Nostalgic works best for long-standing connections that carry shared history. A memory here isn't optional — it's the heart of the message.

The generic message trap

An emoji chain isn't a message. It signals: "I thought of you, but not enough to write something of my own." That sounds harsh — but it's what lands with the recipient, often unconsciously.

What's needed isn't much: one word that shows you know the person. "You're one of those people who makes the world better" beats "Happy Birthday 🎉" — not because it's longer, but because it's specific.

Sandstrom & Boothby (2021) call this the "liking gap": we assume the other person will be less pleased than they actually are. The message costs us more courage than it deserves — and brings the other person more than we expect.

The power of a shared memory

"I keep thinking about our road trip in 2019" is worth more than ten generic well-wishes. A concrete memory says: I was thinking about you. Not about "birthdays in general" — about you.

The memory doesn't need to be dramatic. It can be tiny: "that conversation in the kitchen last week", "our lunch breaks back then", "the evening with the bad film and the good wine". The more specific, the more real.

The memory field in the generator is optional — but if you type something, it gets woven into one of the three variants. That's the fastest way to turn a template into something personal.

Round birthdays: honouring milestones right

The 30th, 40th, 50th, 60th or 70th birthday isn't an ordinary day. It invites reflection — for the person celebrating and for the person congratulating. Messages for these occasions are allowed to go deeper.

But be careful: "you're getting old!" isn't a joke that always lands. For milestone birthdays, the generator selects templates that acknowledge the moment as significant — without mockery, without melodrama.

When you enable the milestone option and enter an age, the number flows into the message.
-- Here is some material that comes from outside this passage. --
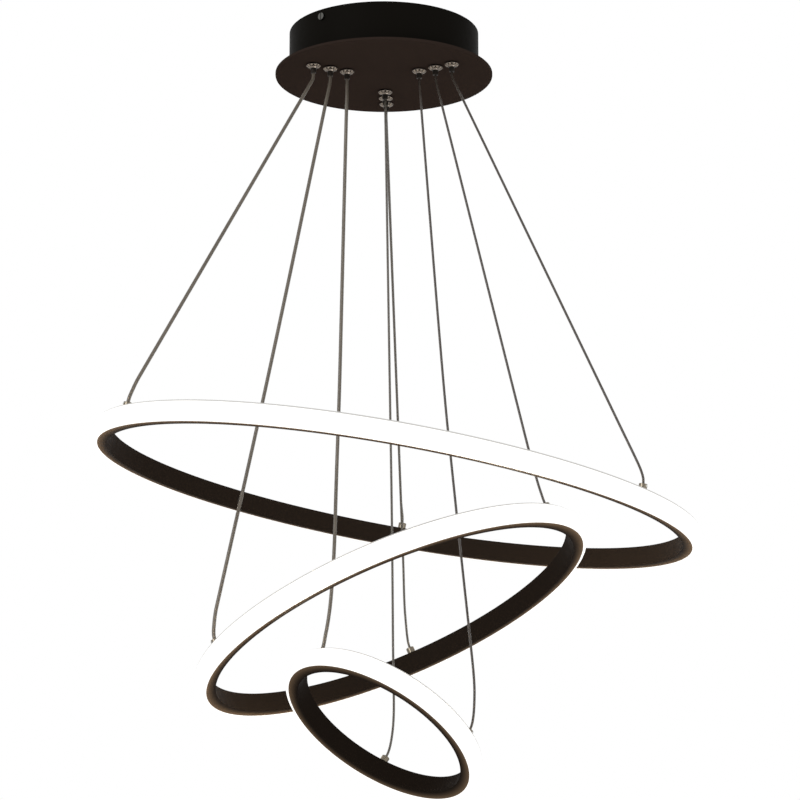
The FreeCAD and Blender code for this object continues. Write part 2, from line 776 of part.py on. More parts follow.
def make_grip(ring, side):
    """Barrel, nut, spring and release nose of one grip, with z = 0 on the plate's lower face."""
    name = f"{ring}_{side}"
    bore = wire_radius(side) + SIZE["wire_play"]
    guide = SIZE["nose_radius"] + SIZE["nose_play"]
    floor = -SIZE["chamber_floor"]
    disc_top = -SIZE["shoulder_height"]
    disc_low = disc_top - SIZE["disc_height"]
    neck_low = -SIZE["neck_drop"]
    x, y = arm_place(ring, side)
    z = -SIZE["canopy_drop"]

    barrel = revolve(
        f"grip_barrel_{name}",
        (
            (guide, neck_low),
            (SIZE["neck_radius"], neck_low),
            (SIZE["neck_radius"], disc_low),
            (SIZE["disc_radius"], disc_low),
            (SIZE["disc_radius"], disc_top),
            (SIZE["shoulder_radius"], disc_top),
            (SIZE["shoulder_radius"], 0),
            (SIZE["stem_radius"], 0),
            (SIZE["stem_radius"], SIZE["stem_height"]),
            (bore, SIZE["stem_height"]),
            (bore, SIZE["chamber_top"]),
            (SIZE["chamber_radius"], SIZE["chamber_top"]),
            (SIZE["chamber_radius"], floor),
            (guide, floor),
        ),
    )
    rim = SIZE["disc_radius"].value
    low = disc_low.value
    round_rims(
        barrel,
        SIZE["disc_round"],
        lambda radius, height: abs(radius - rim) < TOUCH and abs(height - low) < TOUCH,
    )
    move(barrel, x, y, z)

    nut = subtract(
        f"grip_nut_{name}",
        hexagon(f"grip_nut_blank_{name}", SIZE["grip_nut_radius"], SIZE["grip_nut_height"]),
        cylinder(
            f"grip_nut_thread_{name}",
            SIZE["stem_radius"] + SIZE["thread_play"],
            SIZE["grip_nut_height"] * CUTTER,
            z=-SIZE["grip_nut_height"],
        ),
    )
    move(nut, x, y, plate_top())

    collar_low = floor + SIZE["spring_gap"]
    collar_top = collar_low + SIZE["collar_height"]
    nose = revolve(
        f"release_nose_{name}",
        (
            (bore, -SIZE["nose_drop"]),
            (SIZE["nose_radius"], -SIZE["nose_drop"]),
            (SIZE["nose_radius"], collar_low),
            (SIZE["collar_radius"], collar_low),
            (SIZE["collar_radius"], collar_top),
            (bore, collar_top),
        ),
    )
    mouth = SIZE["nose_radius"].value
    drop = -SIZE["nose_drop"].value
    round_rims(
        nose,
        SIZE["nose_round"],
        lambda radius, height: abs(radius - mouth) < TOUCH and abs(height - drop) < TOUCH,
    )
    move(nose, x, y, z)

    spring_low = collar_top + SIZE["spring_gap"]
    spring_top = SIZE["chamber_top"] - SIZE["spring_gap"]
    spring = revolve(
        f"grip_spring_{name}",
        (
            (SIZE["spring_inner"], spring_low),
            (SIZE["spring_outer"], spring_low),
            (SIZE["spring_outer"], spring_top),
            (SIZE["spring_inner"], spring_top),
        ),
    )
    move(spring, x, y, z)
    return barrel, nut, nose, spring


def make_grips():
    """All nine grips: shared nodes for what stands still, one node for each nose."""
    barrels, nuts, noses, springs = [], [], [], []
    for ring in RINGS:
        for side in SIDES:
            barrel, nut, nose, spring = make_grip(ring, side)
            barrels.append(barrel)
            nuts.append(nut)
            noses.append(nose)
            springs.append(spring)
    return [
        group("grip_barrels", barrels),
        group("grip_nuts", nuts),
        group("grip_springs", springs),
    ] + noses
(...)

That makes the congratulation concrete and shows: you really registered the occasion.

Examples that work

For a best friend, nostalgic: "Happy birthday! I'm thinking today of all the years we've known each other — how much has changed. And how glad I am that you're still here."

For a colleague, formal: "Happy birthday! I hold you in high regard and am glad to use this occasion to let you know."

For an old friend turning 40, casual: "Happy 40! That's a milestone. You've survived 40 years — that alone is an achievement. Here's to many more!"

With memory, heartfelt: "Happy birthday! Today I find myself thinking about our road trip in 2019 — and how good it is to know you."